The group sued the FAA in 2017, claiming emergency evacuations could be slowed by more tightly-packed seating after airlines began adding rows to their planes, enabled by new, slimmer seat designs.




Partial Demonstrations
Flyers Rights said in a press release that the FAA admits it doesn’t test airliner compliance with its rules that passengers must be able to evacuate a fully occupied aircraft within 90 seconds. Instead, the agency relies on partial demonstrations by manufacturers Boeing Co. and Airbus SE that Hudson called “questionable.” He noted that the U.S. House passed legislation in April mandating the FAA to set seat standards.


Jeffrey Gardlin, the FAA’s senior specialist on cabin safety, said in a response to the Flyers Rights petition that the agency has overseen extensive research on evacuations. Gardlin said he’s witnessed full evacuation tests on 18 different aircraft models since 1982.

Hudson asked members of the public to contact Congress, acting FAA Administrator Dan Elwell, Transportation Secretary Elaine Chao, or Trump, adding that the president “has apparently never flown commercially for many years.”

Private Jets
Trump travels primarily on Air Force One, which refers to two highly customized Boeing 747-200B series aircraft complete with three levels, 4,000 square feet (372 square meters) of floor space, and expansive suites and office spaces for the president, senior advisers, guests, and the traveling press corps. Before his election and during the presidential campaign the real estate developer and reality television star mainly used a Boeing 757-200 private jet.
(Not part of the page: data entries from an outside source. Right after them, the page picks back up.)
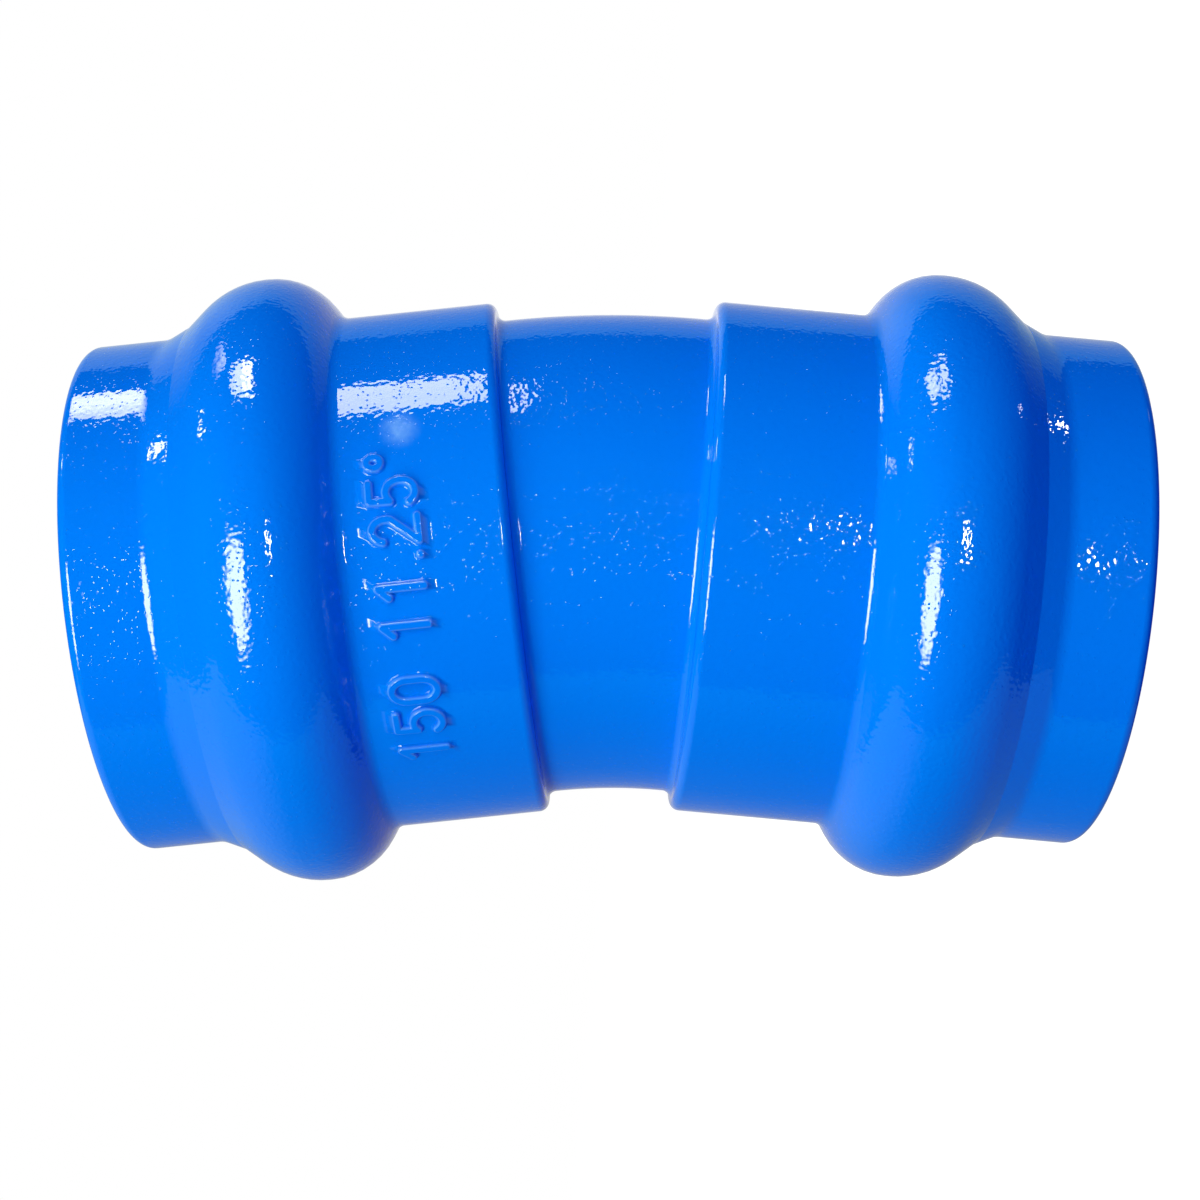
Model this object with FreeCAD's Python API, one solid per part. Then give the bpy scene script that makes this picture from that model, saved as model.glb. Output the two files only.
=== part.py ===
import FreeCAD, Part
import math
import os

# Double socket bend for plastic pressure pipe: one ductile iron casting with a push-fit socket
# at each end and a curved tube between them, and a rubber sealing ring in each socket's groove.
# Millimetres. The origin is the centre of the lower mouth, whose face stands on the ground
# plane, and +Z runs up the lower socket's axis. The upper socket leans towards -X.

# Bend
bend_angle = 11.25
bend_radius = 270.0
corner_to_mouth = 172.0

# Curved tube between the sockets
tube_inner_radius = 76.0
tube_wall = 7.85

# Pipe that the sockets take
pipe_outer_radius = 80.0

# Collar, the part of a socket that the pipe's end fills behind the groove
collar_clearance = 2.2
collar_wall = 8.15
corner_to_collar = 30.0
collar_edge_round = 3.3
collar_root_fillet = 3.0
stop_thickness = 8.5
stop_root_fillet = 2.5
stop_edge_round = 3.0

# Groove for the sealing ring, and the bulge over it
groove_depth = 16.9
groove_wall = 8.3
groove_front_angle = 50.0
groove_front_lip_round = 1.5
groove_back_lip_round = 2.0
corner_to_bulge = 108.0
bulge_land = 1.0
bulge_back_angle = 57.0
bulge_back_round = 24.5
bulge_foot_fillet = 4.5
bulge_front_angle = 40.0
bulge_front_round = 31.0

# Throat between the bulge and the mouth
crease_from_mouth = 36.7
crease_fillet = 0.8
throat_angle = 25.0
throat_fillet = 10.0

# Mouth
mouth_clearance = 1.3
mouth_wall = 8.0
mouth_edge_round = 3.5
lead_in_depth = 2.5
lead_in_length = 4.3
lead_in_round = 2.0

# Sealing ring
ring_clearance = 0.15
ring_squeeze = 2.2
ring_heel_height = 3.2
ring_heel_round = 1.2
ring_back_height = 6.0
ring_back_round = 2.0
ring_waist_height = 3.5
ring_waist_length = 4.0
ring_waist_round = 2.5
ring_lip_length = 8.0
ring_lip_front_round = 4.0
ring_lip_back_round = 3.0
ring_neck_length = 11.0
ring_neck_height = 2.0
ring_neck_round = 4.0


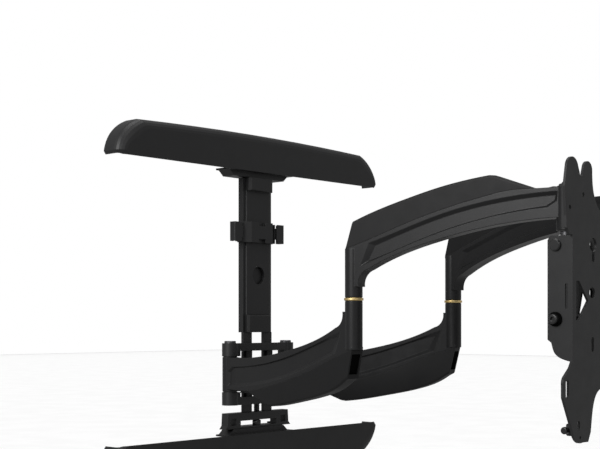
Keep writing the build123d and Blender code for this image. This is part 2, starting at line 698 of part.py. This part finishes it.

The FAA in a letter dated July 2 said that the tighter spaces in today’s commercial jets are not the real liability in the case of evacuations. Rather, they said, exit doors are the choke points.

“The FAA has no evidence that current seat dimensions hamper the speed of passenger evacuation, or that increased passenger size creates an evacuation issue,” the agency said in an emailed statement on Friday.

The National Transportation Safety Board in recent years has investigated several emergency airline evacuations in which passengers grabbing their luggage -- against crew-member instructions -- slowed down the process.